Twenty-seven of the 29 suspects who stood trial for supporting the anti-government Gezi protests of last year on social media have been acquitted of the charges leveled against them.Last year, 29 users in İzmir were charged with “provoking the public not to obey the law” by tweeting pro-Gezi messages.

Twenty-seven of the 29 suspects who stood trial for supporting the anti-government Gezi protests of last year on social media have been acquitted of the charges leveled against them.

Last year, 29 users in İzmir were charged with “provoking the public not to obey the law” by tweeting pro-Gezi messages online.
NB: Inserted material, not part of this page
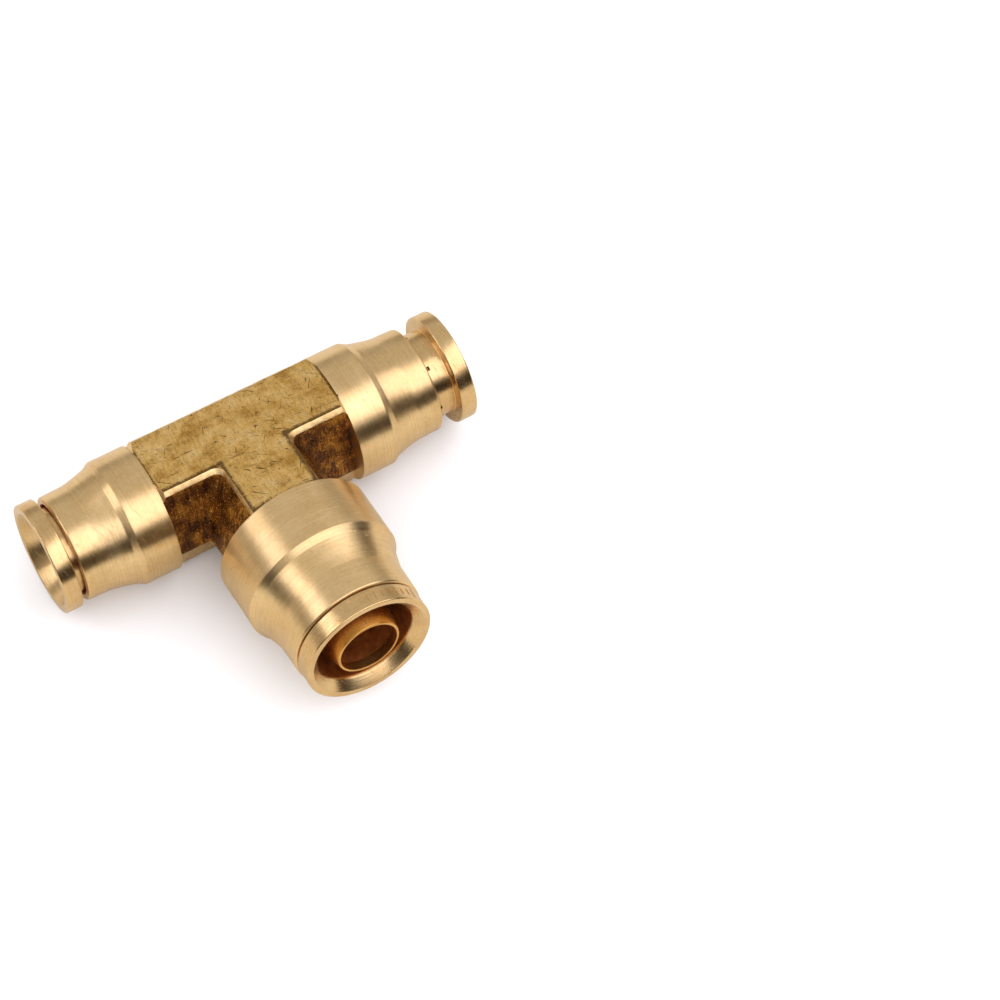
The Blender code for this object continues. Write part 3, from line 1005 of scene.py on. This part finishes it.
ROOM_FRONT = (0.012, 0.006, 0.003, 1)
ROOM_BACK = (0.38, 0.36, 0.33, 1)
ROOM_CEILING = (0.58, 0.56, 0.52, 1)
BACKDROP = (1.1, 1.1, 1.1, 1)
BOX_LIGHT = (1.0, 0.98, 1.1)
BOX_DISTANCE = 0.6


def add_softbox(name, direction, width, height, radiance):
    """A rectangular light that faces the object. Its radiance is how bright it looks."""
    data = bpy.data.lights.new(name, "AREA")
    data.shape = "RECTANGLE"
    data.size = width
    data.size_y = height
    data.energy = radiance * math.pi * width * height
    data.color = BOX_LIGHT
    light = bpy.data.objects.new(name, data)
    toward = Vector(direction).normalized()
    light.location = toward * BOX_DISTANCE
    light.rotation_mode = "QUATERNION"
    light.rotation_quaternion = toward.to_track_quat("Z", "Y")
    light.visible_camera = False
    bpy.context.scene.collection.objects.link(light)


def add_world():
    """White to the camera and as soft light. The brass mirrors a room instead: dark low
    down in front, lit low down behind, and pale overhead."""
    world = bpy.data.worlds.new("studio")
    world.use_nodes = True
    bpy.context.scene.world = world
    nodes = Nodes(world.node_tree)
    background = world.node_tree.nodes["Background"]
    coordinates = nodes.add("ShaderNodeTexCoord")
    parts = nodes.add("ShaderNodeSeparateXYZ", {"Vector": coordinates.outputs["Generated"]})
    behind = nodes.ramp(parts.outputs["Y"], [(0.0, 0.0), (0.35, 1.0)])
    horizon = nodes.mix(behind, ROOM_FRONT, ROOM_BACK)
    rising = nodes.ramp(parts.outputs["Z"], [(0.3, 0.0), (0.55, 1.0)])
    room = nodes.mix(rising, horizon, ROOM_CEILING)
    path = nodes.add("ShaderNodeLightPath")
    seen = nodes.mix(path.outputs["Is Glossy Ray"], BACKDROP, room)
    nodes.set(background, "Color", seen)


def add_lights():
    add_world()
    add_softbox("key_box", (0.3, -0.52, 0.8), width=1.1, height=0.5, radiance=1.3)
    add_softbox("left_box", (-0.71, 0.25, 0.66), width=0.4, height=0.28, radiance=1.6)


CAMERA_PLACE = (-0.09518, -0.24446, 0.35761)
CAMERA_RIGHT = (0.86, -0.5095, -0.0293)
CAMERA_UP = (0.4281, 0.6889, 0.5849)
LENS = 124.8             # mm
SENSOR = 36.0
NEAR_CLIP = 0.01
FAR_CLIP = 20


def add_camera():
    """At the photograph's viewing angle, a little over 0.4 m away."""
    data = bpy.data.cameras.new("camera")
    data.sensor_width = SENSOR
    data.lens = LENS
    data.clip_start = NEAR_CLIP
    data.clip_end = FAR_CLIP
    right = Vector(CAMERA_RIGHT).normalized()
    back = right.cross(Vector(CAMERA_UP)).normalized()
    up = back.cross(right)
    turn = Matrix((right, up, back)).transposed().to_4x4()
    camera = bpy.data.objects.new("camera", data)
    camera.matrix_world = Matrix.Translation(CAMERA_PLACE) @ turn
    bpy.context.scene.collection.objects.link(camera)
    bpy.context.scene.camera = camera


add_body()
for each in PORTS:
    add_support(each)
    add_seal(each)
    add_backup_ring(each)
    add_collet(each)
add_floor()
add_lights()
add_camera()
bpy.context.scene.view_settings.view_transform = "Standard"

bpy.context.view_layer.update()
The İzmir 22nd Criminal Court of First Instance heard the trial, in which the prosecutor asked for up to three years in jail for the Twitter users.

Suspect Egemen Çiynekli, however, was not acquitted. He was given a TL 8,100 fine for tweeting insults online. Furthermore, the court file on Efecan Karakaş, one of the suspects at large, has been separated from the rest.

On June 5, 2013, the İzmir Police Department detained 38 people over their tweets, accusing them of inciting the people not to obey Turkey's laws.

Turkey has long been criticized internationally over violations of free speech. The country has the highest number of journalists in jail, according to 2013 data from the Committee to Protect Journalists (CPJ).

The country has also been increasingly hostile towards social media and introduced several restrictions to Internet use. Changes made in February of this year to the country's Internet laws have introduced provisions forcing Internet service providers (ISPs) to retain digital data for between one and two years. The law has also introduced provisions protecting personnel of the Telecommunications Directorate (TİB) against legal action over violations of rights and the law that they might commit in the course of their job.

Last month, Human Rights Watch (HRW) released a report about Internet freedoms in Turkey, which it said “has an abysmal record of protecting free expression online.”

The country's spy agency has also been given extensive powers of Internet surveillance.

Turkey blocked Twitter in March, literally hours after President Recep Tayyip Erdoğan, who was prime minister at the time, called it “the worst menace to society.” The micro-blogging site remained blocked for two weeks in spite of lower court orders to remove the ban. YouTube was also banned by the Turkish authorities in April 2014, following the leak of the recording of a security summit attended by the country's top security officials. The site remained blocked for about two months.

The Gezi protests, which started as a sit-in protest in İstanbul to protect a rare green area that the authorities wanted to turn into a shopping mall last year, turned into massive anti-government demonstrations that spread to all the 81 provinces in a matter of days and lasted for about two months.